SK On has delayed the expansion of its Seosan Plant 3, which had been scheduled for the first half of next year.

On the 31st, SK Innovation, the parent company of SK On, disclosed that SK On had planned to invest 1.7534 trillion won by today in replacing equipment at Seosan Plant 2 and expanding Seosan Plant 3, but in reality executed only 936.4 billion won.

A view of the SK On Seosan plant. /Courtesy of SK On

Earlier, in 2023, SK On disclosed that it would invest 1.7534 trillion won in the Seosan plant. It planned to modify the production line at Seosan Plant 2 and expand Seosan Plant 3, aiming to operate Seosan Plant 3 from early next year. Through this, Seosan Plant 3 was expected to secure an annual production capacity of 14 gigawatt-hours (GWh) by 2028.

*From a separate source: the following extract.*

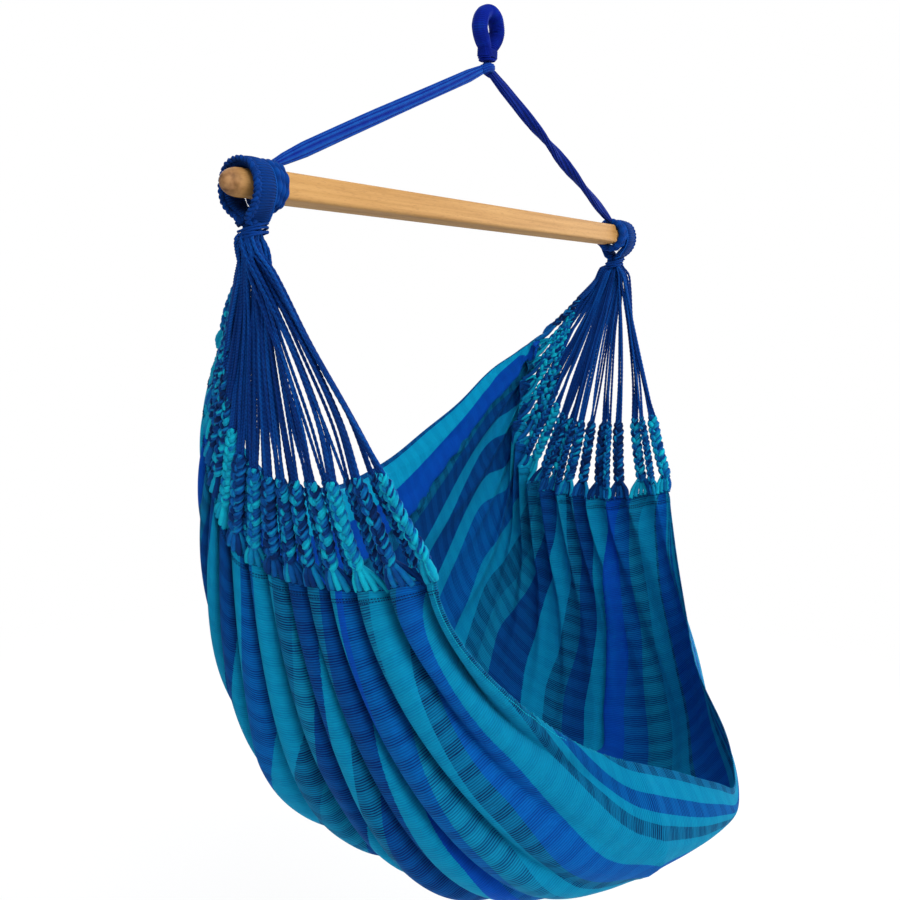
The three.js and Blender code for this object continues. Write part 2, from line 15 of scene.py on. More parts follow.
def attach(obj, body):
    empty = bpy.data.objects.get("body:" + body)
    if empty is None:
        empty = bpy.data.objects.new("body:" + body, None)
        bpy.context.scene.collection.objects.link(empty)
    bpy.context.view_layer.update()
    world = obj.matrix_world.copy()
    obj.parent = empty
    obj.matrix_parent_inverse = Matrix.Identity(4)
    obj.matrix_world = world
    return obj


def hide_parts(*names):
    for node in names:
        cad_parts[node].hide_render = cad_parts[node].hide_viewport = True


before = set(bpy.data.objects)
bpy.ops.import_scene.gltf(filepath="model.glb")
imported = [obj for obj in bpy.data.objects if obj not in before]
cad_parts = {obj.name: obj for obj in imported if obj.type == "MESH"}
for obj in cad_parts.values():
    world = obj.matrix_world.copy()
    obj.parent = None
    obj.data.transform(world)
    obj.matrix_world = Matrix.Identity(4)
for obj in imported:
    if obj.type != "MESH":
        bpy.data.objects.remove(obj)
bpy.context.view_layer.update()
draws = random.Random(7)

# %% [markdown]
# ## Camera, light and room
# The camera stands left of the chair, a little above its bar's end, and looks slightly down.
# The room is a pale floor under soft, even light, so that the dyes show as they are.
# The alternative is a lit backdrop, but a plain white world gives softer folds.

# %% Camera
lens_mm, sensor_mm = 39.93, 36.0
yaw, pitch, roll = (math.radians(a) for a in (55.747, 9.365, 2.091))
eye_point = Vector((-1.3974, -0.9075, -0.4179))


def show(name, data):
    """Puts a camera, a lamp or a mesh into the scene."""
    made = bpy.data.objects.new(name, data)
    bpy.context.scene.collection.objects.link(made)
    return made


gaze = Vector((math.sin(yaw) * math.cos(pitch), math.cos(yaw) * math.cos(pitch),
               -math.sin(pitch)))
level = Vector((math.cos(yaw), -math.sin(yaw), 0))
upright = level.cross(gaze)
right_way = level * math.cos(roll) + upright * math.sin(roll)
up_way = upright * math.cos(roll) - level * math.sin(roll)
camera_data = bpy.data.cameras.new("camera")
camera_data.lens, camera_data.sensor_width = lens_mm, sensor_mm
camera_data.clip_start, camera_data.clip_end = 0.05, 60
camera = show("camera", camera_data)
turn = Matrix((right_way, up_way, -gaze)).transposed()
camera.matrix_world = Matrix.Translation(eye_point) @ turn.to_4x4()
bpy.context.scene.camera = camera
bpy.context.scene.view_settings.view_transform = "Standard"
print("camera at", [round(x, 3) for x in eye_point], "lens", lens_mm)


# %% Node helpers
def new_material(name):
    made = bpy.data.materials.new(name)
    made.use_nodes = True
    tree = made.node_tree
    return made, tree, next(n for n in tree.nodes if n.type == "BSDF_PRINCIPLED")


def feed(tree, socket, value):
    """Links a socket to a node's output, or sets it to a plain value."""
    if isinstance(value, bpy.types.NodeSocket):
        tree.links.new(value, socket)
    else:
        socket.default_value = value


def feed_all(tree, node, inputs):
    for socket, value in inputs.items():
        feed(tree, node.inputs[socket], value)


def add_node(tree, kind, inputs=(), **settings):
    node = tree.nodes.new("ShaderNode" + kind)
    for key, value in settings.items():
        setattr(node, key, value)
    feed_all(tree, node, dict(inputs))
    return node


def calc(tree, operation, first, second=0.5, third=None):
    values = {0: first, 1: second}
    if third is not None:
        values[2] = third
    return add_node(tree, "Math", values, operation=operation).outputs[0]


def blend(tree, share, first, second, how="MIX"):
    node = add_node(tree, "Mix", data_type="RGBA", blend_type=how)
    values = {"Factor_Float": share, "A_Color": first, "B_Color": second}
    for socket in node.inputs:
        if socket.identifier in values:
            feed(tree, socket, values[socket.identifier])
    return next(o for o in node.outputs if o.identifier == "Result_Color")


def stretch(tree, value, low, high, new_low=0.0, new_high=1.0):
    """Maps a span of values onto a new one."""
    return add_node(tree, "MapRange", {"Value": value, "From Min": low, "From Max": high,
                                       "To Min": new_low, "To Max": new_high}).outputs[0]


def noise(tree, where, scale, detail=2.0):
    inputs = {"Vector": where, "Scale": scale, "Detail": detail}
    return add_node(tree, "TexNoise", inputs).outputs["Fac"]


def run_of(tree, name):
    return add_node(tree, "Attribute", attribute_name=name).outputs["Fac"]


def place_in(tree):
    return add_node(tree, "TexCoord").outputs["Object"]


def dye_steps(tree, share, stops, how="CONSTANT"):
    node = add_node(tree, "ValToRGB", {0: share})
    ramp = node.color_ramp
    ramp.interpolation = how
    while len(ramp.elements) < len(stops):
        ramp.elements.new(0.5)
    for element, (place, colour) in zip(ramp.elements, stops):
        element.position = place
    for element, (place, colour) in zip(ramp.elements, stops):
        element.color = (*colour, 1)
    return node.outputs[0]


def bump(tree, shader, height, strength, distance):
    node = add_node(tree, "Bump", {"Height": height, "Strength": strength, "Distance": distance})
    feed(tree, shader.inputs["Normal"], node.outputs[0])


print("helpers ready")

# %% World and floor
plain_white = (1, 1, 1, 1)
sky_tint, sky_strength = (0.93, 0.96, 1, 1), 0.50
world = bpy.data.worlds.new("room")
bpy.context.scene.world = world
world.use_nodes = True
sky = world.node_tree
sky.nodes.clear()
rays = add_node(sky, "LightPath").outputs
direct = calc(sky, "MAXIMUM", rays["Is Camera Ray"], rays["Is Glossy Ray"])
direct = calc(sky, "MAXIMUM", direct, rays["Is Transmission Ray"])
lit = add_node(sky, "Background", {"Color": sky_tint, "Strength": sky_strength})
white = add_node(sky, "Background", {"Color": plain_white, "Strength": 1.0})
both = add_node(sky, "MixShader", {0: direct, 1: lit.outputs[0], 2: white.outputs[0]})
add_node(sky, "OutputWorld", {0: both.outputs[0]})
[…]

However, weak demand for electric vehicles delayed the expansion plan. The total investment originally planned has not been reduced, but the amount invested so far is only 936.4 billion won. Accordingly, SK On set the investment end date as Dec. 31, 2026, a one-year extension from Dec. 31, 2025.

An SK On official said, "We flexibly adjusted the amount and timing of investment in Seosan Plant 3 in line with changes in market demand," and noted, "This is a deferral, not a withdrawal of investment."